Cela dit, nous notons toutefois que le titre II de la loi répond en partie à l’enjeu majeur du renouvellement des générations. Cela est important dans une région ou près de la moitié des moins de vingt-cinq ans souffrent du chômage. Le principe du contrat de génération adapté au secteur agricole nous semble à cet égard particulièrement bienvenu en Guyane, et au-delà dans tout l’outre-mer.

Pour ce qui est du titre V relatif à la forêt, je me réjouis de l’objectif affiché d’un renforcement du caractère durable de la gestion des forêts. Je retiens toutefois que la politique actuellement en place sur le territoire de la Guyane semble quelque peu contradictoire avec l’ambition déclinée par le projet de loi.
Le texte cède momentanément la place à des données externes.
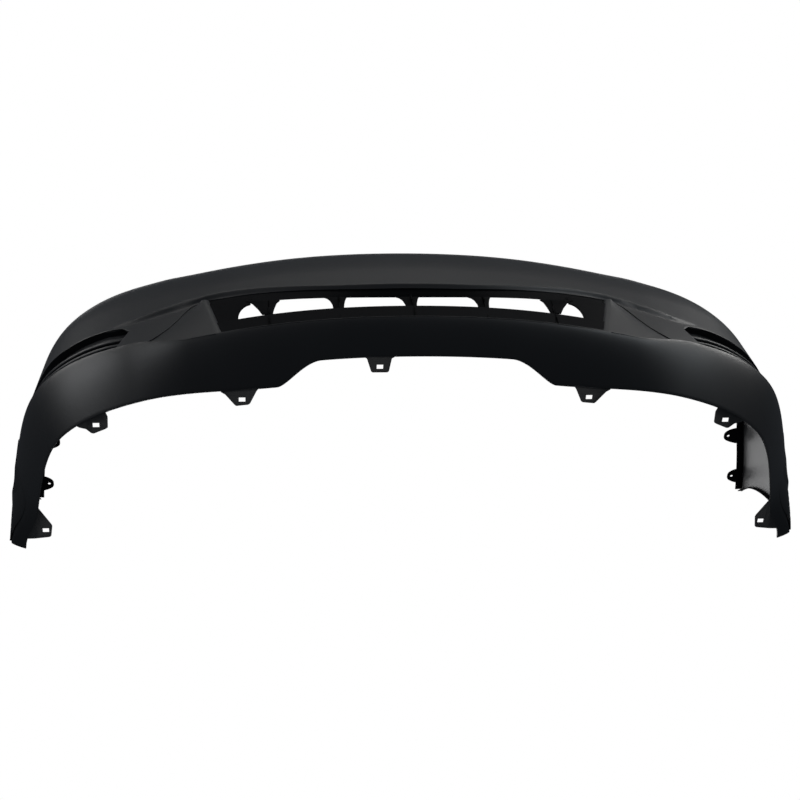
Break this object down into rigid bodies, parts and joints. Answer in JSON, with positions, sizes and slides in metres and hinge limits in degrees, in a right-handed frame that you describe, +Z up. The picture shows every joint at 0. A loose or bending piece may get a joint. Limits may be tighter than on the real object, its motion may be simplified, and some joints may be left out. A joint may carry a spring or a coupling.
{
  "type": "front bumper cover",
  "caption": "Front bumper cover with a bowed face, a wide lower intake with ties, slatted corner vents, and wings that run back to the wheel arches",
  "frame": {"origin": "middle of the bounding box in plan, at the lowest edge", "axes": "+Z up as fitted to the car, -Y forward, X across the car"},
  "size_m": [1.8182, 0.6766, 0.5155],
  "materials": {
    "primed_skin": "satin black primer",
    "moulded_black": "bare moulded black",
    "vent_black": "satin black"
  },
  "bodies": {
    "root": {"cover_skin": "primed_skin", "intake_floor": "moulded_black", "intake_roof": "moulded_black", "intake_tie_1": "moulded_black", "intake_tie_2": "moulded_black", "intake_tie_3": "moulded_black", "intake_tie_4": "moulded_black", "intake_tie_5": "moulded_black", "left_arch_lip": "moulded_black", "left_corner_tab": "primed_skin", "left_fender_flange": "moulded_black", "left_foot_tab": "primed_skin", "left_intake_panel": "moulded_black", "left_intake_wall": "primed_skin", "left_shield_tab": "primed_skin", "left_vent_louvre": "vent_black", "middle_shield_tab": "primed_skin", "right_arch_lip": "moulded_black", "right_corner_tab": "primed_skin", "right_fender_flange": "moulded_black", "right_foot_tab": "primed_skin", "right_intake_panel": "moulded_black", "right_intake_wall": "primed_skin", "right_shield_tab": "primed_skin", "right_vent_louvre": "vent_black", "upper_mounting_flange": "moulded_black"}
  },
  "joints": []
}
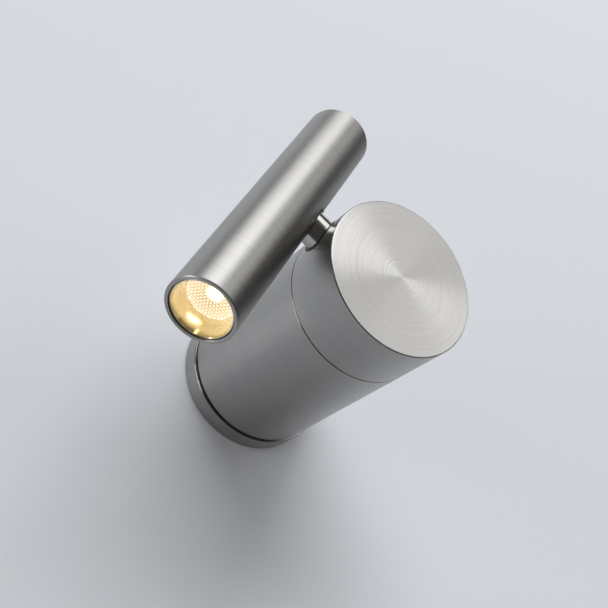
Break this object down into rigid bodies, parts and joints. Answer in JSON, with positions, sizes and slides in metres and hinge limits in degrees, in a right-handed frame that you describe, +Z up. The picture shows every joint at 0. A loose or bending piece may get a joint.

Difficile en effet de ne pas mettre celle-ci en parallèle avec les réalités de l’exploitation de cette ressource, pourtant omniprésente en Guyane puisqu’elle s’étend sur huit millions d’hectares : la filière sylvicole guyanaise ne concerne en effet actuellement qu’un volume annuel, quelque peu dérisoire, de 16 000 arbres, soit environ 65 000 mètres cubes de grumes produits sur 850 000 hectares de forêt aménagée et dédiée. La filière, largement bridée par des normes de production certifiée, peut-être trop contraignantes, souffre d’un véritable déficit de structuration qui, hélas, ne fait pas l’objet d’une attention particulière dans le projet de loi. Il est dommage, au regard des difficultés rencontrées par la filière, à l’échelle de la Guyane et de la France entière, qu’il n’ait pas repris les nombreuses recommandations de l’avis rendu en 2012 par le Conseil économique, social et environnemental, notamment pour ce qui concerne les dimensions environnementales, sociales ou économiques.

S’il se veut critique, mon propos ne modifie en rien le soutien que j’apporte à ce projet de loi car de toute évidence il a le mérite de présenter de véritables avancées en matière d’agriculture ultramarine, bien souvent délaissée par la majorité précédente.